Commonwealth Heads of Government established the Commonwealth Ministerial Action Group (CMAG) in 1995 to act as the custodian of the Commonwealth’s fundamental political values, addressing country situations where serious or persistent violations of Commonwealth values have occurred. Leaders agreed on a series of measures that the Group should take in response to such violations, aimed at the swift restoration of democracy and constitutional rule. As such, CMAG has supported the strengthening of democracy in member countries and has enhanced the Commonwealth’s profile on the international stage.

By 2009, Commonwealth leaders recognised that the bar needed to be raised further – both in defining the Commonwealth’s core values and in achieving adherence to them. At the CHOGM in 2009 in Trinidad and Tobago, leaders adopted the ‘Affirmation of Commonwealth Values and Principles’ as our new template, for which CMAG is now the guardian.

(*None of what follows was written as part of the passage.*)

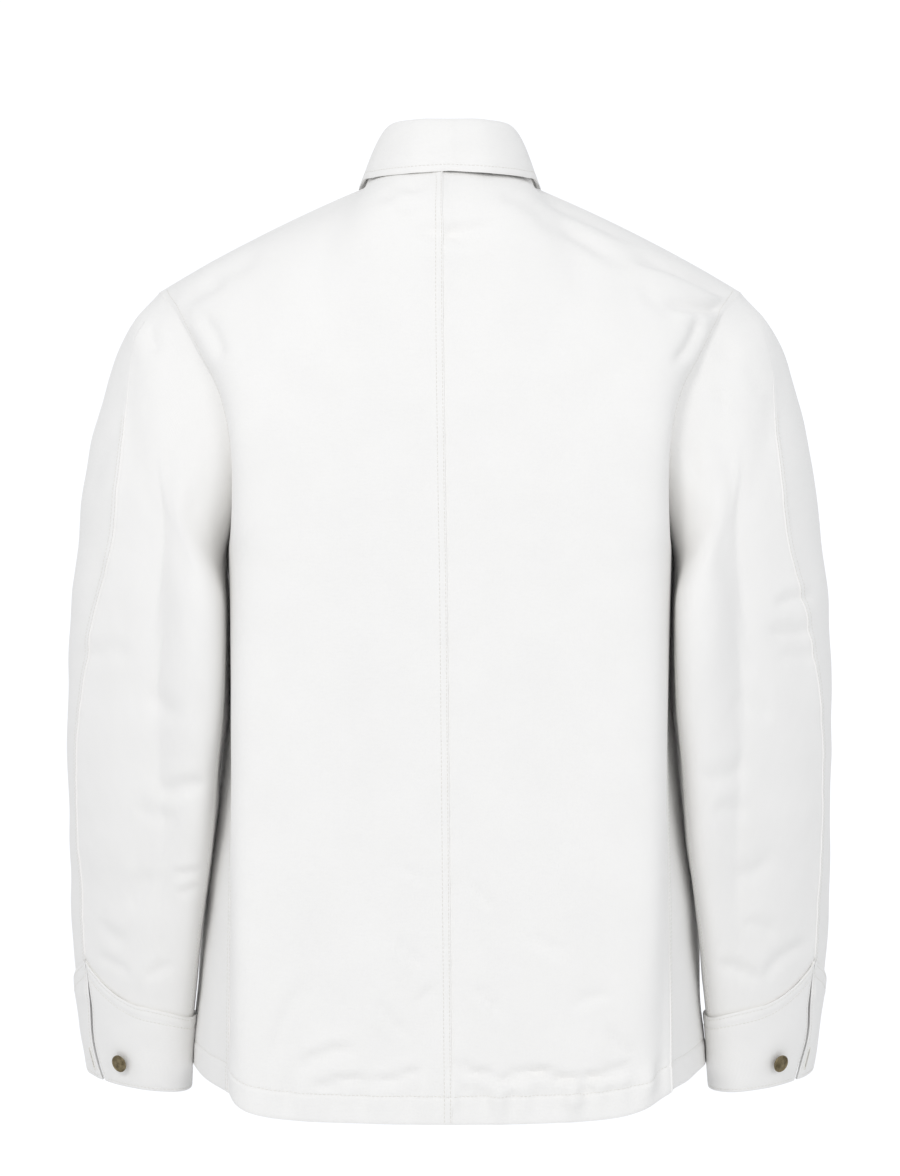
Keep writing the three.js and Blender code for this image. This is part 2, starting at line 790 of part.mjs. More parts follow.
// Sleeves in two panels, and cuffs over their ends
[1, -1].forEach((side) => {
  const grid = sleeveGrid(side);
  const rows = [0, sleeveRows];
  const turned = side === -1;
  const under = cutOut(grid, rows, [0, underColumns]);
  const upper = cutOut(grid, rows, [underColumns, sleeveColumns]);
  const ends = ["high", "low"];
  addPanel(`sleeve_under_${nameOfSide(side)}`, under, sleeveCutRow, ends, turned);
  addPanel(`sleeve_upper_${nameOfSide(side)}`, upper, sleeveCutRow, ends, turned);
  const cuff = movedOut(cuffGrid(side), turned, cuffThickness + seamGap);
  addSheet(`cuff_${nameOfSide(side)}`, cuff, turned, cuffThickness);
  const normals = gridNormals(cuff, turned);
  const column = sleeveColumns - cuffButtonColumn;
  const point = cuff[2][column].clone().lerp(cuff[3][column], cuffButtonShare);
  addButton(`button_cuff_${nameOfSide(side)}`, cuffButtonRadius, point, normals[2][column]);
});

// Collar stand and fall
const neckline = bothHalves((side) => necklinePoints(backGrids.get(side), frontGrids.get(side)));
const foldLine = collarLine(collarFold);
addSheet("collar_stand", standGrid(neckline, foldLine), false, clothThickness);
addSheet("collar_fall", fallGrid(foldLine, collarLine(collarEdge)), true, collarThickness);

// Patch pockets on the fronts
pockets.forEach((pocket) => {
  const turned = pocket.side === -1;
  const outside = movedOut(frontGrids.get(pocket.side), turned, pocketThickness + seamGap);
  const rows = [pocket.firstRow, pocket.lastRow];
  const columns = [pocket.firstColumn, pocket.lastColumn];
  addSheet(pocket.name, cutOut(outside, rows, columns), turned, pocketThickness);
});

// Share of the front's ribs that stands over the centre line at one level
function centreShareAt(level) {
  let low = 0;
  let high = 0.3;
  for (let step = 0; step < 20; step += 1) {
    const middle = (low + high) / 2;
    if (panelPoint(frontPanel, middle, level, 1).x < 0) low = middle;
    else high = middle;
  }
  return low;
}

// Front buttons, evenly spaced down the centre line of the left front
for (let index = 0; index < frontButtonCount; index += 1) {
  const level = topButtonLevel - buttonPitchLevel * index;
  const share = centreShareAt(level);
  const point = panelPoint(frontPanel, share, level, 1);
  const above = panelPoint(frontPanel, share, level + 0.02, 1);
  const beside = panelPoint(frontPanel, share + 0.02, level, 1);
  const normal = beside.sub(point).cross(above.sub(point)).normalize();
  addButton(`button_front_${index + 1}`, frontButtonRadius, point, normal);
}

const meeting = meetingPoints();
sheets.forEach((sheet) => addMesh(sheet.name, wallGeometry(sheet, meeting), canvas));

export default jacket;
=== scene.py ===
import math

import bpy
import numpy as np
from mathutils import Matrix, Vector, noise


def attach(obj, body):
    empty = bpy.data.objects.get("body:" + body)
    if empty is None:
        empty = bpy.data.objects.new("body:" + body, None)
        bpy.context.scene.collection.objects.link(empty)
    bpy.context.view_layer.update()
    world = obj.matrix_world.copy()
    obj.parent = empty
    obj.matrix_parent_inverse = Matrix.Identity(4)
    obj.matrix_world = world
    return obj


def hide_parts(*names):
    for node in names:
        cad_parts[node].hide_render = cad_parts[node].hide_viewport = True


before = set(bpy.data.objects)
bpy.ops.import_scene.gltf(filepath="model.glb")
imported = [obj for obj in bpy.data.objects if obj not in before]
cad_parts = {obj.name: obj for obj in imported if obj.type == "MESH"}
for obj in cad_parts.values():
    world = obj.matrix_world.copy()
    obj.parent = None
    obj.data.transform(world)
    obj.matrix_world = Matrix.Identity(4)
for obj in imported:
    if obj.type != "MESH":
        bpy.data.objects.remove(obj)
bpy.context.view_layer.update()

# The shape is worked out in millimetres and becomes metres where a mesh is made.
# +Z is up, the back faces +Y and the wearer's left is +X.
MM = 0.001

# Cloth and seams
CLOTH_THICKNESS = 1.6
COLLAR_THICKNESS = 2.2
CUFF_THICKNESS = 2.4
POCKET_THICKNESS = 1.6
SEAM_GAP = 0.3

# Shoulder seam, a ridge from the neck point to the top of the armhole
SHOULDER_TIP = np.array([242.0, -8.0, -84.0])
RIDGE_MIDDLE_Y = 5
RIDGE_MIDDLE_Z = 27
RIDGE_CROWN = 7.8
CROWN_LEVELS = 0.25
NECK_POINT_X = 70

# Front closing
FRONT_OVERLAP = 17
OVERLAP_END = 24
OVERLAP_FADE = 16
OVERLAP_DEPTH = 4.2

# Necklines
BACK_NECK = (70, 5)
FRONT_NECK = (-64, -76)
BACK_NECK_LEVEL = 1.952
FRONT_NECK_LEVEL = 1.885
NECK_FADE = 0.3
EVEN_STEPS = 24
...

Leaders also recognised in 2009 that CMAG needed to play a more constructive and proactive role in assisting member countries to uphold our shared political values, and thus that the mandate and working practices of the Group would require review and further elaboration.

The adoption by Heads of Government at the 2011 Perth CHOGM of CMAG’s recommendations on strengthening its role was a critical and timely step forward for the Commonwealth in its promotion of the values of democracy, respect for human rights and the rule of law. CMAG’s review has also demonstrated that Commonwealth governments have listened carefully to the voices of those Commonwealth citizens who have called for a more effective and engaged CMAG.

I am delighted that this review has been completed successfully. CMAG, sixteen years on from its inception, is now a stronger and potentially more effective body.

During the process of inter-governmental deliberation and decision, this report on the reform of CMAG, in accordance with established practice, was classified as ‘Restricted.’ Now that its recommendations have been endorsed by Heads of Government, and given the importance of this report for the Commonwealth, the public interest in its recommendations, and the importance of transparency, I have authorised its public release.

It was my privilege to assist the members of the Group in their deliberations and producing these recommendations. I extend my sincere appreciation to the Chair and members of CMAG 2007-2009,1 which recommended to leaders that a review of CMAG’s role should be undertaken; and to the Chair and members of CMAG 2009-20112, which developed the recommendations in this report.

I am confident that CMAG’s strengthened role will enable the Commonwealth to further enhance its effectiveness as an organisation of member states that not only believes in the importance of respecting and adhering to its core values, but also lives up to them.